::: INFORMATION SHOWN :::

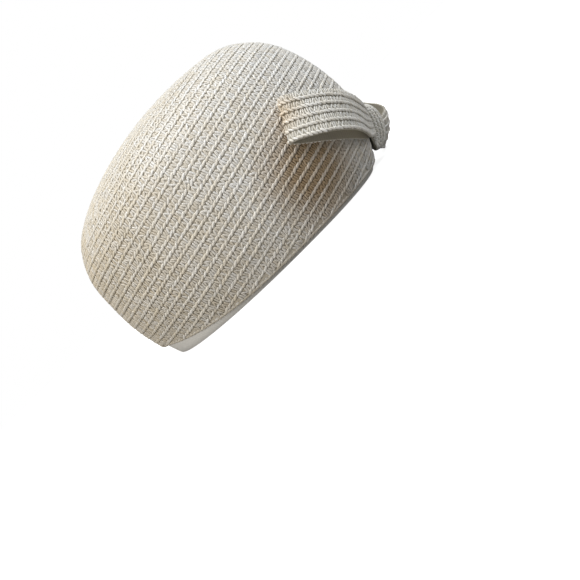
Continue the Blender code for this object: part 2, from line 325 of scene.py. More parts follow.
def straw_drift_and_shade():
    """Colour, roughness and fine grain of straw, from a pale and a warm colour and a tint, with painted
    shade below the bow and at its fold.
    """
    tree, given, made = group_of(
        "straw drift and shade",
        (("Pale", "NodeSocketColor", (0.8, 0.8, 0.8, 1)),
         ("Warm", "NodeSocketColor", (0.6, 0.5, 0.4, 1)),
         ("Tint", "NodeSocketFloat", 0.5), ("Age", "NodeSocketFloat", 1.0),
         ("Fold", "NodeSocketFloat", 0.0)),
        (("Colour", "NodeSocketColor"), ("Roughness", "NodeSocketFloat"), ("Grain", "NodeSocketFloat")))
    place = add_node(tree, "ShaderNodeTexCoord").outputs["Object"]
    patches = remap(tree, noise(tree, place, 14.0), 0.35, 0.65, 0.0, 1.0)
    split = add_node(tree, "ShaderNodeSeparateXYZ")
    tree.links.new(place, split.inputs[0])
    to_back = remap(tree, split.outputs["Y"], -0.03, 0.11, 0.0, 1.0)
    warm_share = add_node(tree, "ShaderNodeMath", operation="MULTIPLY_ADD")
    tree.links.new(to_back, warm_share.inputs[0])
    warm_share.inputs[1].default_value = 0.45
    tree.links.new(remap(tree, patches, 0.0, 1.0, 0.02, 0.24), warm_share.inputs[2])
    tinted = add_node(tree, "ShaderNodeMath", operation="MULTIPLY_ADD", use_clamp=True)
    tree.links.new(remap(tree, given.outputs["Tint"], 0.0, 1.0, -0.22, 0.34), tinted.inputs[0])
    tinted.inputs[1].default_value = 1.0
    tree.links.new(warm_share.outputs[0], tinted.inputs[2])
    base = mix_colours(tree, given.outputs["Pale"], given.outputs["Warm"], tinted.outputs[0])
    grain = noise(tree, place, 1500.0, 3.0)
    streaks = mix_colours(tree, (0.86, 0.85, 0.82, 1), (1, 1, 1, 1), remap(tree, grain, 0.35, 0.6, 0, 1))
    clean = mix_colours(tree, base, streaks, 1.0, "MULTIPLY")
    # Painted shade below the bow: the colour is darkened and browned towards that place.
    below = nearness(tree, place, SHADE_BELOW_BOW, BELOW_BOW_REACH, given.outputs["Age"])
    under_bow_shaded = mix_colours(tree, clean, BELOW_BOW_SHADE_TINT, below, "MULTIPLY")
    # Painted shade at the fold of the bow: the colour is darkened and warmed there.
    folded = nearness(tree, place, SHADE_AT_FOLD, FOLD_REACH, given.outputs["Fold"])
    fold_shaded = mix_colours(tree, under_bow_shaded, FOLD_TINT, folded, "MULTIPLY")
    tree.links.new(fold_shaded, made.inputs["Colour"])
    tree.links.new(remap(tree, given.outputs["Tint"], 0, 1, 0.20, 0.55), made.inputs["Roughness"])
    tree.links.new(grain, made.inputs["Grain"])
    return tree


def straw_material(name, pale, warm, shade_below_bow, fold, use_tint=True, grain_depth=0.00008, specular=0.5):
    made = bpy.data.materials.new(name)
    made.use_nodes = True
    tree = made.node_tree
    shader = tree.nodes["Principled BSDF"]
    shader.inputs["Specular IOR Level"].default_value = specular
    group = add_node(tree, "ShaderNodeGroup", node_tree=drift)
    group.inputs["Age"].default_value = shade_below_bow
    group.inputs["Fold"].default_value = fold
    group.inputs["Pale"].default_value = (*pale, 1)
    group.inputs["Warm"].default_value = (*warm, 1)
    if use_tint:
        tint = add_node(tree, "ShaderNodeAttribute", attribute_name="tint")
        tree.links.new(tint.outputs["Fac"], group.inputs["Tint"])
    tree.links.new(group.outputs["Colour"], shader.inputs["Base Color"])
    tree.links.new(group.outputs["Roughness"], shader.inputs["Roughness"])
    bump = add_node(tree, "ShaderNodeBump")
    bump.inputs["Strength"].default_value = 0.5
    bump.inputs["Distance"].default_value = grain_depth
    tree.links.new(group.outputs["Grain"], bump.inputs["Height"])
    tree.links.new(bump.outputs["Normal"], shader.inputs["Normal"])
    return made


def ribbon_ribs():
    """Fine upright ribs of a grosgrain ribbon, counted round the hat."""
    tree, given, made = group_of(
        "ribbon ribs",
        (("Thread", "NodeSocketColor", (0.8, 0.8, 0.8, 1)),
         ("Valley", "NodeSocketColor", (0.5, 0.5, 0.5, 1)),
         ("Ribs", "NodeSocketFloat", 600.0)),
        (("Colour", "NodeSocketColor"), ("Height", "NodeSocketFloat")))
    uv = add_node(tree, "ShaderNodeUVMap")
    split = add_node(tree, "ShaderNodeSeparateXYZ")
    tree.links.new(uv.outputs["UV"], split.inputs[0])
    turns = add_node(tree, "ShaderNodeMath", operation="MULTIPLY")
    tree.links.new(split.outputs["X"], turns.inputs[0])
    tree.links.new(given.outputs["Ribs"], turns.inputs[1])
    round_off = add_node(tree, "ShaderNodeMath", operation="PINGPONG")
    tree.links.new(turns.outputs[0], round_off.inputs[0])
    round_off.inputs[1].default_value = 1.0
    height = remap(tree, round_off.outputs[0], 0.0, 0.7, 0.0, 1.0)
    # Painted shade: the valleys between the ribs take the darker colour.
    colour = mix_colours(tree, given.outputs["Valley"], given.outputs["Thread"], height)
    tree.links.new(colour, made.inputs["Colour"])
    tree.links.new(height, made.inputs["Height"])
    return tree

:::

#### WHAT IS EXPECTED:
Output the full listing exactly as it stands.

#### RESPONSE FOR THIS EXERCISE:
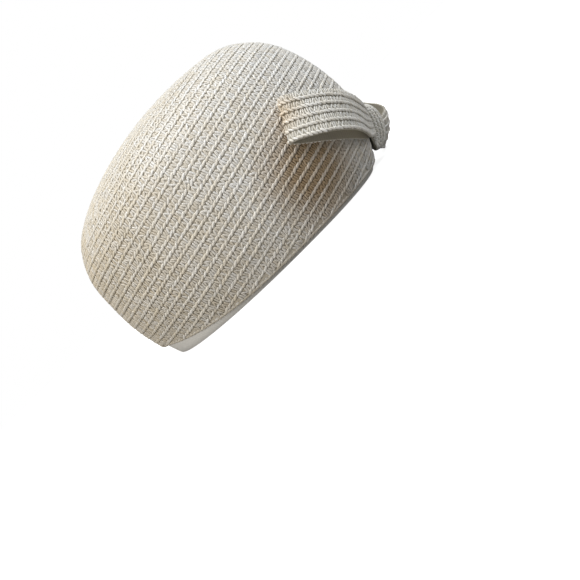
Continue the Blender code for this object: part 2, from line 325 of scene.py. More parts follow.
def straw_drift_and_shade():
    """Colour, roughness and fine grain of straw, from a pale and a warm colour and a tint, with painted
    shade below the bow and at its fold.
    """
    tree, given, made = group_of(
        "straw drift and shade",
        (("Pale", "NodeSocketColor", (0.8, 0.8, 0.8, 1)),
         ("Warm", "NodeSocketColor", (0.6, 0.5, 0.4, 1)),
         ("Tint", "NodeSocketFloat", 0.5), ("Age", "NodeSocketFloat", 1.0),
         ("Fold", "NodeSocketFloat", 0.0)),
        (("Colour", "NodeSocketColor"), ("Roughness", "NodeSocketFloat"), ("Grain", "NodeSocketFloat")))
    place = add_node(tree, "ShaderNodeTexCoord").outputs["Object"]
    patches = remap(tree, noise(tree, place, 14.0), 0.35, 0.65, 0.0, 1.0)
    split = add_node(tree, "ShaderNodeSeparateXYZ")
    tree.links.new(place, split.inputs[0])
    to_back = remap(tree, split.outputs["Y"], -0.03, 0.11, 0.0, 1.0)
    warm_share = add_node(tree, "ShaderNodeMath", operation="MULTIPLY_ADD")
    tree.links.new(to_back, warm_share.inputs[0])
    warm_share.inputs[1].default_value = 0.45
    tree.links.new(remap(tree, patches, 0.0, 1.0, 0.02, 0.24), warm_share.inputs[2])
    tinted = add_node(tree, "ShaderNodeMath", operation="MULTIPLY_ADD", use_clamp=True)
    tree.links.new(remap(tree, given.outputs["Tint"], 0.0, 1.0, -0.22, 0.34), tinted.inputs[0])
    tinted.inputs[1].default_value = 1.0
    tree.links.new(warm_share.outputs[0], tinted.inputs[2])
    base = mix_colours(tree, given.outputs["Pale"], given.outputs["Warm"], tinted.outputs[0])
    grain = noise(tree, place, 1500.0, 3.0)
    streaks = mix_colours(tree, (0.86, 0.85, 0.82, 1), (1, 1, 1, 1), remap(tree, grain, 0.35, 0.6, 0, 1))
    clean = mix_colours(tree, base, streaks, 1.0, "MULTIPLY")
    # Painted shade below the bow: the colour is darkened and browned towards that place.
    below = nearness(tree, place, SHADE_BELOW_BOW, BELOW_BOW_REACH, given.outputs["Age"])
    under_bow_shaded = mix_colours(tree, clean, BELOW_BOW_SHADE_TINT, below, "MULTIPLY")
    # Painted shade at the fold of the bow: the colour is darkened and warmed there.
    folded = nearness(tree, place, SHADE_AT_FOLD, FOLD_REACH, given.outputs["Fold"])
    fold_shaded = mix_colours(tree, under_bow_shaded, FOLD_TINT, folded, "MULTIPLY")
    tree.links.new(fold_shaded, made.inputs["Colour"])
    tree.links.new(remap(tree, given.outputs["Tint"], 0, 1, 0.20, 0.55), made.inputs["Roughness"])
    tree.links.new(grain, made.inputs["Grain"])
    return tree


def straw_material(name, pale, warm, shade_below_bow, fold, use_tint=True, grain_depth=0.00008, specular=0.5):
    made = bpy.data.materials.new(name)
    made.use_nodes = True
    tree = made.node_tree
    shader = tree.nodes["Principled BSDF"]
    shader.inputs["Specular IOR Level"].default_value = specular
    group = add_node(tree, "ShaderNodeGroup", node_tree=drift)
    group.inputs["Age"].default_value = shade_below_bow
    group.inputs["Fold"].default_value = fold
    group.inputs["Pale"].default_value = (*pale, 1)
    group.inputs["Warm"].default_value = (*warm, 1)
    if use_tint:
        tint = add_node(tree, "ShaderNodeAttribute", attribute_name="tint")
        tree.links.new(tint.outputs["Fac"], group.inputs["Tint"])
    tree.links.new(group.outputs["Colour"], shader.inputs["Base Color"])
    tree.links.new(group.outputs["Roughness"], shader.inputs["Roughness"])
    bump = add_node(tree, "ShaderNodeBump")
    bump.inputs["Strength"].default_value = 0.5
    bump.inputs["Distance"].default_value = grain_depth
    tree.links.new(group.outputs["Grain"], bump.inputs["Height"])
    tree.links.new(bump.outputs["Normal"], shader.inputs["Normal"])
    return made


def ribbon_ribs():
    """Fine upright ribs of a grosgrain ribbon, counted round the hat."""
    tree, given, made = group_of(
        "ribbon ribs",
        (("Thread", "NodeSocketColor", (0.8, 0.8, 0.8, 1)),
         ("Valley", "NodeSocketColor", (0.5, 0.5, 0.5, 1)),
         ("Ribs", "NodeSocketFloat", 600.0)),
        (("Colour", "NodeSocketColor"), ("Height", "NodeSocketFloat")))
    uv = add_node(tree, "ShaderNodeUVMap")
    split = add_node(tree, "ShaderNodeSeparateXYZ")
    tree.links.new(uv.outputs["UV"], split.inputs[0])
    turns = add_node(tree, "ShaderNodeMath", operation="MULTIPLY")
    tree.links.new(split.outputs["X"], turns.inputs[0])
    tree.links.new(given.outputs["Ribs"], turns.inputs[1])
    round_off = add_node(tree, "ShaderNodeMath", operation="PINGPONG")
    tree.links.new(turns.outputs[0], round_off.inputs[0])
    round_off.inputs[1].default_value = 1.0
    height = remap(tree, round_off.outputs[0], 0.0, 0.7, 0.0, 1.0)
    # Painted shade: the valleys between the ribs take the darker colour.
    colour = mix_colours(tree, given.outputs["Valley"], given.outputs["Thread"], height)
    tree.links.new(colour, made.inputs["Colour"])
    tree.links.new(height, made.inputs["Height"])
    return tree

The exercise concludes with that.